2024.03.28 Biocontrol of biomolecular systems: emergent polyhedral constraints of bioregulatory networks yield a rule of life for modeling metabolism dynamics

2024-03-27 14:39:43



: Biocontrol of biomolecular systems: emergent polyhedral constraints of bioregulatory networks yield a rule of life for modeling metabolism dynamics

报告人: Fangzhou Xiao, Ph.D.

Assistant Professor in Engineering, Westlake University

Principle Investigator of the Biomachine Architecture and Control (BMAC) group

: 328日(周四)11:00-12:00

: 吕志和楼B101

主持人: 林杰 研究员


The robust yet versatile behaviors of biological organisms act via biomolecular processes in cells that happen through catalysis by enzymes. To regulate the rate of these processes, substrates, regulator proteins, cofactors, and other helper molecules bind with the catalytic enzyme to change its activity. Existing methods to analyze regulation of catalytic processes require simplifications by over-abundance assumptions, exemplified by the Michaelis-Menten formula. However, recently uncovered complex regulatory circuits with combinatorial or highly dynamic behaviors in metabolic engineering and developmental and synthetic biology break these assumptions. This imminent future of science and engineering on biological systems calls for a method to capture the full regulatory profile for holistic analysis, without restrictive assumptions. In this talk I will show a novel foundation of bioregulation based on an analysis of binding networks using differential geometry and convex polyhedra that captures bioregulation holistically in terms of reaction order polyhedra (ROP). ROP can be tractably analyzed and scalably computed for arbitrary binding networks. I will also show how this new foundation constitutes a rule of life, flux exponent control (FEC), that enables a radically new method to model metabolism dynamics via optimal control. FEC can capture fast metabolism dynamics on the timescale of seconds to hours that are previously inaccessible to the state-of-the-art method, flux balance analysis. FEC can predict dynamic features emerging directly from metabolic network stoichiometry, e.g. glycolytic oscillations and cell growth arrest from shocks. Looking into the future, ROP and FEC form a holistic and dynamic foundation for bioengineers to analyze and design system level architectures governing cellular dynamics, with applications ranging from metabolic engineering, gene regulatory circuits, cell survival and growth, and microbial communities.

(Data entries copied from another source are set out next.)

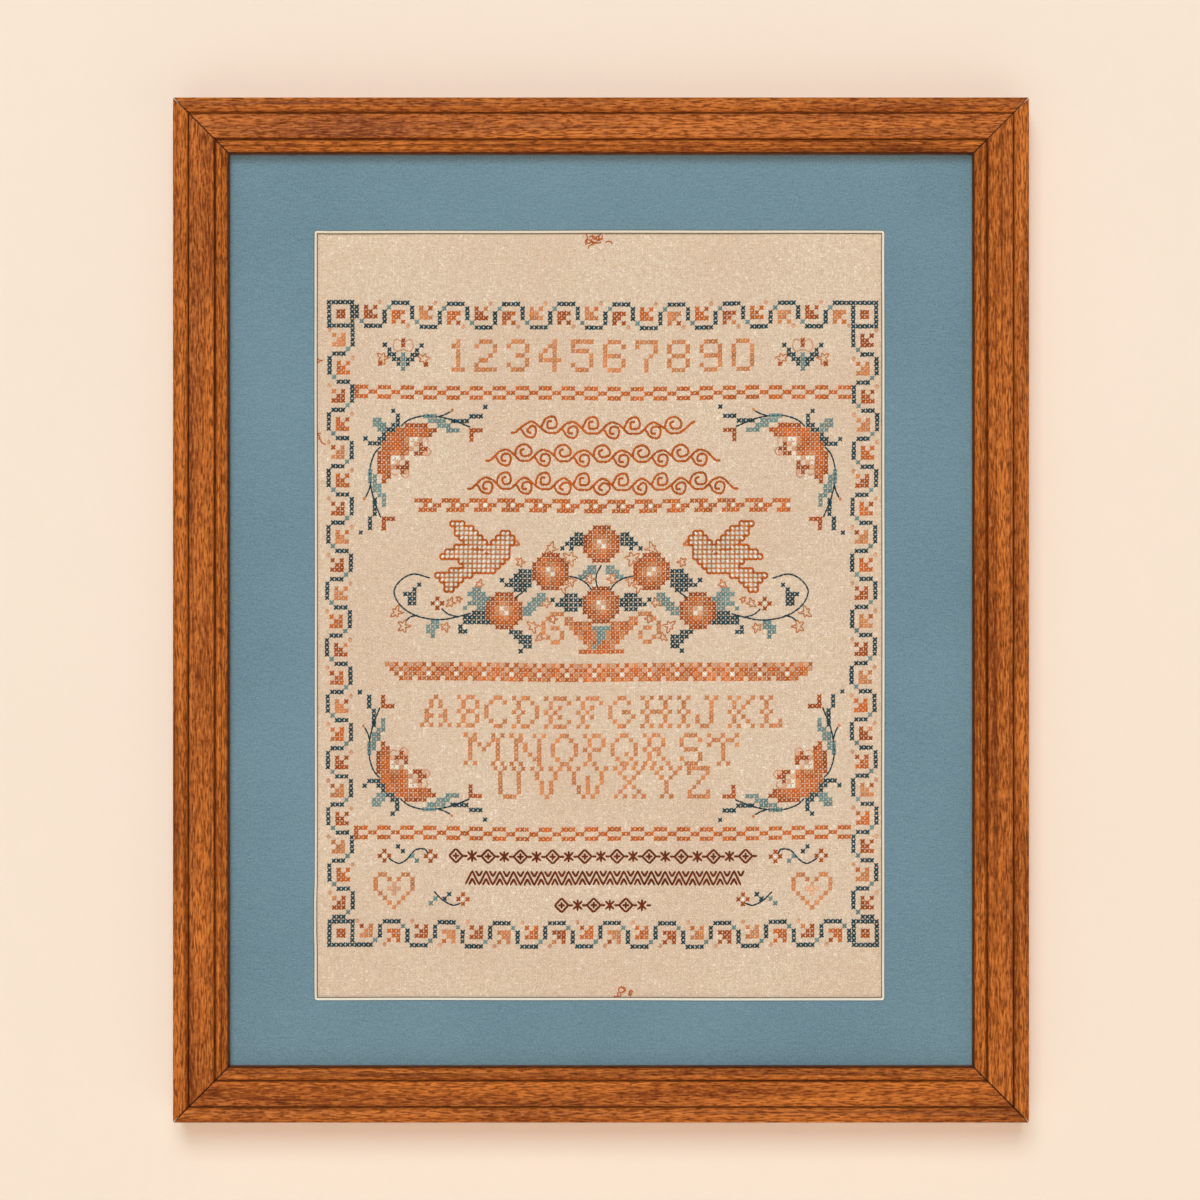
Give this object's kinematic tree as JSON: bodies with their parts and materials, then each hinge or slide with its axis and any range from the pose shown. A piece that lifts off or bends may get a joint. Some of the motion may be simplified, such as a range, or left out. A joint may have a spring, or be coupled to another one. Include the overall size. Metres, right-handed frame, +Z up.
{
  "type": "framed cross stitch sampler",
  "caption": "Linen cloth worked with cross stitch, stretched flat behind a bevelled window mat in a mitred oak frame that hangs from a toothed hanger on its back.",
  "frame": {"origin": "middle of the hanger's raised strip, on the plane where it meets the wall", "axes": "+Z up, +Y into the wall so the stitched face looks along -Y, +X to the viewer's right"},
  "size_m": [0.339, 0.022, 0.406],
  "materials": {
    "linen": "matt evenweave",
    "blue_mat_board": "matt paper",
    "stained_oak": "satin stain and varnish",
    "backing_board": "matt board",
    "zinced_steel": "zinc plated"
  },
  "bodies": {
    "root": {"sampler_cloth": "linen", "mat_board": "blue_mat_board", "frame_top": "stained_oak", "frame_bottom": "stained_oak", "frame_left": "stained_oak", "frame_right": "stained_oak", "backing_board": "backing_board", "framer_point_1": "zinced_steel", "framer_point_2": "zinced_steel", "framer_point_3": "zinced_steel", "framer_point_4": "zinced_steel", "framer_point_5": "zinced_steel", "framer_point_6": "zinced_steel", "framer_point_7": "zinced_steel", "framer_point_8": "zinced_steel", "sawtooth_hanger": "zinced_steel", "hanger_nail_1": "zinced_steel", "hanger_nail_2": "zinced_steel"}
  },
  "joints": []
}
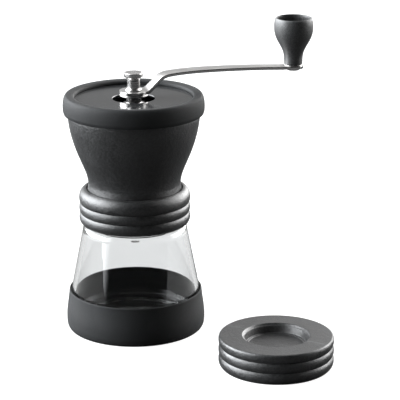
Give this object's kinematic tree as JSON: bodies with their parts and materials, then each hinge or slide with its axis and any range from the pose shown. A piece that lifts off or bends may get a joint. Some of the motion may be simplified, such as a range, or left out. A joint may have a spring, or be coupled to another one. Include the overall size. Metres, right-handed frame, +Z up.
{
  "type": "hand crank coffee grinder",
  "caption": "Hand coffee mill: glass jar in a soft cup base, ribbed screw collar, flared hopper with lid, conical ceramic burrs, bent strip crank with a hollow knob, and a screw storage lid.",
  "frame": {"origin": "centre of the underside of the rubber base, on the surface that the mill stands on", "axes": "+Z up along the shaft, +X from the shaft towards the knob, and the storage lid lies on the same surface on the -Y side"},
  "size_m": [0.1695, 0.1798, 0.2057],
  "materials": {
    "soft_rubber": "matte, faintly powdery",
    "clear_glass": "clear, polished",
    "seal_rubber": "matte",
    "satin_plastic": "fine satin grain",
    "knob_plastic": "fine matte grain",
    "bush_plastic": "smooth",
    "steel": "plain bright steel",
    "chrome": "polished",
    "brushed_chrome": "brushed along its length, bright edges",
    "ceramic": "unglazed",
    "smoked_plastic": "smoked, glossy"
  },
  "bodies": {
    "jar": {"rubber_base": "soft_rubber", "glass_jar": "clear_glass"},
    "seal": {"jar_seal": "seal_rubber"},
    "head": {"screw_collar": "satin_plastic", "hopper": "satin_plastic", "upper_bush": "bush_plastic", "lower_bush": "bush_plastic", "burr_carrier": "satin_plastic", "carrier_screw_1": "steel", "carrier_screw_2": "steel", "carrier_screw_3": "steel", "outer_burr": "ceramic"},
    "drive": {"drive_washer": "steel"},
    "adjuster": {"adjust_nut": "chrome"},
    "spindle": {"shaft": "steel", "burr_core": "bush_plastic", "inner_burr": "ceramic", "end_washer": "steel", "end_nut": "steel", "spring_washer": "steel", "spring": "steel", "lock_ring": "chrome", "crank_arm": "brushed_chrome", "knob_stud": "steel", "knob_washer": "steel"},
    "thumb_nut": {"crank_nut": "chrome"},
    "knob": {"knob": "knob_plastic"},
    "lid": {"lid_rim": "soft_rubber", "lid_window": "smoked_plastic"},
    "storage_lid": {"storage_lid": "satin_plastic", "storage_lid_seal": "seal_rubber"}
  },
  "joints": [
    {"name": "head_lift", "type": "slide", "parent": "jar", "child": "seal", "axis": [0, 0, 1], "range_m": [0, 0.0063]},
    {"name": "head_unscrew", "type": "hinge", "parent": "seal", "child": "head", "pos_m": [0, 0, 0.09], "axis": [0, 0, 1], "range_deg": [0, 450]},
    {"name": "crank_spin", "type": "hinge", "parent": "head", "child": "drive", "pos_m": [0, 0, 0.151], "axis": [0, 0, 1], "continuous": true},
    {"name": "adjust_turn", "type": "hinge", "parent": "drive", "child": "adjuster", "pos_m": [0, 0, 0.155], "axis": [0, 0, 1], "range_deg": [-288.2, 0]},
    {"name": "burr_gap", "type": "slide", "parent": "drive", "child": "spindle", "axis": [0, 0, 1], "range_m": [0, 0.0008], "deforming": ["spring"]},
    {"name": "crank_nut_turn", "type": "hinge", "parent": "spindle", "child": "thumb_nut", "pos_m": [0, 0, 0.165], "axis": [0, 0, 1], "continuous": true},
    {"name": "knob_spin", "type": "hinge", "parent": "spindle", "child": "knob", "pos_m": [0.1096, 0, 0.18], "axis": [0, 0, 1], "continuous": true},
    {"name": "lid_lift", "type": "slide", "parent": "head", "child": "lid", "axis": [0, 0, 1], "range_m": [0, 0.006]},
    {"name": "storage_lid_lift", "type": "slide", "parent": "jar", "child": "storage_lid", "axis": [0, 0, 1], "range_m": [0, 0.1]}
  ],
  "couplings": [
    {"joint": "head_lift", "follows": "head_unscrew", "m_per_rad": 0.00079577},
    {"joint": "adjust_turn", "follows": "burr_gap", "rad_per_m": -6283.2}
  ]
}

Dr. Fangzhou Xiao got his Bachelor’s degree in bioengineering and mathematics with highest distinction at Washington University in St Louis (2012-2016). In 2016 he went on to study for a PhD in bioengineering mentored by John C Doyle, “a living legend in the field of robust control.” He graduated in summer 2022, with a thesis laying a foundational theory for analysis and design of biomachines, from metabolism to bioregulatory circuits in cells. He went on to a postdoc at Suckjoon Jun lab at University of California, San Diego, to learn about bacterial physiology and how the theoretical foundation can extend to microbial growth and survival. In Jan 2024, he took on the unique opportunity to start the BioMachine Architecture and Control (BMAC) lab at Westlake University as an assistant professor to incubate technological infrastructure enabling a bio-industrial revolution.